Kanuni’nin Fransuva’ya yazdığı mektubu dile getirerek zihinlerdeki cihanşumul Fransa’yı ‘çocuk’ gördüğümüzü kendimize ispat ettiğimiz bugünlerde anayasa için birleşemeyen meclis partilerinin tek yumruk olması ‘gözlerimi yaşarttı’ diyemem. Önünde sonunda siyaset işte… Büyüyen Türkiye, 1915 dosyasını kendi masasında açarak küçülmek yerine, X ülkesinde soykırım yasasının geçmemesi gerektiğini savunarak hızlı bi gelişme göstermiş oldu bu çıkışıyla. Katılmayan var mı? RTE’nin sık kullandığı tabirle belki Fransız’ın ‘Fransız’ kaldığı bir olayı, kendi gündemimize ‘bomba’ gibi düşüren medyanın da nasıl bir ivme kazandığını ve son zamanlarda yalan tarih sayfalarını açarken, 1915’in tarihteki tek doğru olduğu gerçeğini bize gösterme gayretlerini de es geçilmemesi gereken yersiz bir başarı buluyorum…

Sorun nedir? Dersim’i siyasetçilere bırakarak masaya yatırabildik, tartışabildik, niye 1915’i siyasetçiler yerine tarihçilere bırakalım? Tarihçilere bıraktık diyelim, birinin pembe dediğine diğeri sarı diyorsa, nasıl anlatılacak bu olay? Tarih de siyaset sonuçta. Herkesin bir tarihi var. Sarkozy’nin dedesinin Osmanlı’ya sığındığını söyleyerek ne kadar büyük bir devlet olduğumuzu ispatladık da, madem o kadar haktan yanayız şu Ermeniler’e noldu? Cevap; İber yarımadası’ndan gelen Yahudiler’e kapılarımızı açtık biz.

Anlamam. İttihat ve Terakki zihniyetini köküne kadar eleştirdiğimiz şu günlerde, hatırlatmak isterim 1915’teki ‘felaket’i yaşatan zihniyet kimdi, neydi?

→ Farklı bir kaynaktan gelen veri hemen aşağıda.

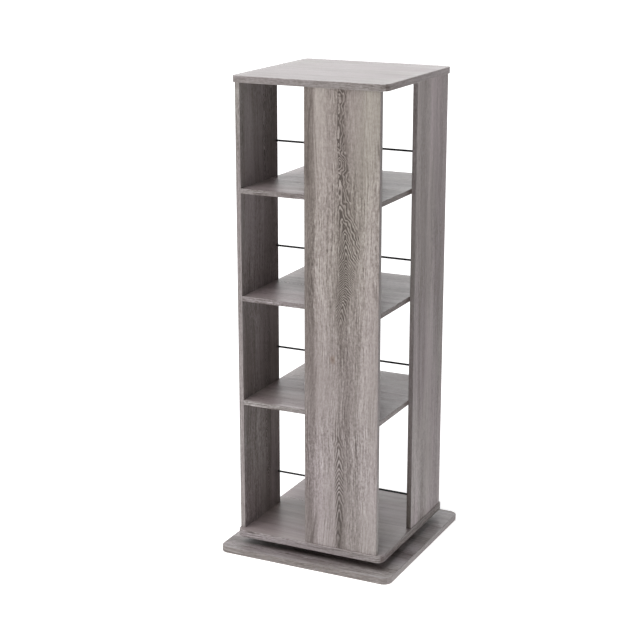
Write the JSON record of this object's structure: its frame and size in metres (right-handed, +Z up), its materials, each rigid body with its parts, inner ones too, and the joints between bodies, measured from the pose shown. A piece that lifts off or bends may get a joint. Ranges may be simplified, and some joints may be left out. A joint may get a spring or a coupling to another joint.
{
  "type": "revolving bookcase",
  "caption": "Tall square bookcase of grey oak boards with open tiers that turns on a ball-bearing turntable over a wider base board; panels stand round the shelves as a pinwheel.",
  "frame": {"origin": "centre of the footprint, on the floor under the pads; the turning axis passes through it", "axes": "+Z up along the turning axis; -Y is the front at rest, +X is to the right seen from the front"},
  "size_m": [0.456, 0.456, 1.174],
  "materials": {
    "oak_board": "grey oak melamine on particle board, satin",
    "edge_band": "grey oak printed band",
    "cam_cap": "plain grey-brown plastic",
    "black_rod": "black powder coat",
    "zinc_steel": "zinc-plated pressed steel",
    "screw_steel": "zinc-plated steel",
    "cam_zinc": "die-cast zinc",
    "dowel_wood": "bare beech",
    "cage_nylon": "natural nylon",
    "ball_steel": "polished",
    "pad_foam": "dense black foam"
  },
  "bodies": {
    "base": {"base_board": "oak_board", "base_board_edge_band": "edge_band", "floor_pads": "pad_foam", "turntable_lower_plate": "zinc_steel", "lower_plate_screws": "screw_steel"},
    "carcase": {"front_panel": "oak_board", "right_panel": "oak_board", "back_panel": "oak_board", "left_panel": "oak_board", "shelf_1": "oak_board", "shelf_2": "oak_board", "shelf_3": "oak_board", "top_board": "oak_board", "bottom_board": "oak_board", "spacer_board": "oak_board", "turntable_upper_plate": "zinc_steel", "upper_plate_screws": "screw_steel", "spacer_screws": "screw_steel", "cross_rod_1": "black_rod", "cross_rod_2": "black_rod", "cross_rod_3": "black_rod", "cross_rod_4": "black_rod", "depth_rod_1": "black_rod", "depth_rod_2": "black_rod", "depth_rod_3": "black_rod", "depth_rod_4": "black_rod", "cam_locks": "cam_zinc", "cam_caps": "cam_cap", "cam_bolts": "screw_steel", "dowels": "dowel_wood", "bottom_screws": "screw_steel", "front_panel_edge_bands": "edge_band", "right_panel_edge_bands": "edge_band", "back_panel_edge_bands": "edge_band", "left_panel_edge_bands": "edge_band", "shelf_1_edge_bands": "edge_band", "shelf_2_edge_bands": "edge_band", "shelf_3_edge_bands": "edge_band", "top_board_edge_band": "edge_band", "bottom_board_edge_band": "edge_band"},
    "bearing_cage": {"ball_cage": "cage_nylon", "bearing_balls": "ball_steel"}
  },
  "joints": [
    {"name": "carcase_spin", "type": "hinge", "parent": "base", "child": "carcase", "pos_m": [0, 0, 0.022], "axis": [0, 0, 1], "continuous": true},
    {"name": "cage_spin", "type": "hinge", "parent": "base", "child": "bearing_cage", "pos_m": [0, 0, 0.022], "axis": [0, 0, 1], "continuous": true}
  ],
  "couplings": [
    {"joint": "cage_spin", "follows": "carcase_spin", "ratio": 0.5}
  ]
}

Ha, yanlışım varsa biri bana doğruyu anlatsın… Talat Paşa, 1915 civarı Rumeli’den gelen muhacirlerin yerleştirileceği yerler için “Muhacirleri Zor’a gönderecek olursak, orada cümlesi açlıktan ölecekti.” dediği rivayet olunur. Bu sözün üzerinden bir yıl geçmeden o kadar Ermeni niye Zor’a zorunlu göçe tabi tutuldu? Dikkat, gönderilen bölgenin adı Zor. Ve hala Deyr-ez Zor olarak bilinir. Şunu söyler hep tarihi masum Türkiye, ‘Ermeniler Ruslarla işbirliği yapıyordu.’ (masum tarihimizin son 90 yılında, Dersim, İstiklal Mahkemeleri, 6-7 Eylül olayları, Trakya’da Yahudilere yapılanlar, birkaç adet darbe, başbakan idamı, sağ-sol kavgaları, Çorum, Maraş, Sivas, Bağbağlar’da yaşananlar vb sayısız canlara mal olan sorunlar yer alıyor. Hatırlatmak istedim. Çünkü, çok masumuz biz. Tıpkı tüm insanoğlu gibi. Fransızlar da masum tabi.)Konuya geri dönecek olursak, hay hay, peki Erzurum ve Van civarındaki Ermeniler arkadan vurdu Osmanlı’yı, Niğde, Bursa, Kastamonu’dakilerde mi Ruslarla iş mi çeviriyordu? E nerde Osmanlı’nın son zamanlarında bile olan ‘yüce’liği. Fransa’daki tiyatroyu iptal ettirebilme kuvvetine sahip son Osmanlı, sınırdaki değil, ta nerdeyse göbeğindeki halkıyla da mı baş edemiyordu? Neyse, Allah devletimize zeval vermesin. Devlet’in bekası için insan yok edilir. Sorun yok. Hele şu günlerde, bu tartışmanın iki militarist devletçi zihniyetin hakim olduğu Fransa ve Türkiye arasında olması komik. Gerçi Fransa bize nazaran daha bi’ çabuk atlattı sayılır o günlerini. Sonuçta, Türkiye Cumhuriyet’i olarak üstadımız Fransa Cumhuriyeti’ydi. Değil miydi ya da?

Bu sorun ne siyasi, ne tarihi. Tamamen insani. 1915 ‘Ermeni’ sorunu değil, bir ‘insanlık’ sorunu. Benzerleri, Rumeli’den göç eden Türkler içinde yaşandı, illa söylemek gerekirse gündemimizde önemli yer işgal eden Fransa da işledi bu suçu. Kısacası sen de yaptın, ben de… Ne zaman insan olduğumuzu idrak edebilirsek ki, edebilir miyiz bilmiyorum, o zaman ne ‘Ermeni’ ne ‘Türk’ kalmaz, insan kalır geriye. Sevgililik, arkadaşlık, kardeşlik nidalarına girmeyi gerek görmüyorum. Ya hu, ırk nedir ki? Kendi isteğimiz ile seçtiğimiz futbol takımı fanatizmini anlamayan ben kendi seçmediğim bir ırk adına nasıl faşistlik yaparım. İnsanım ben ya hu!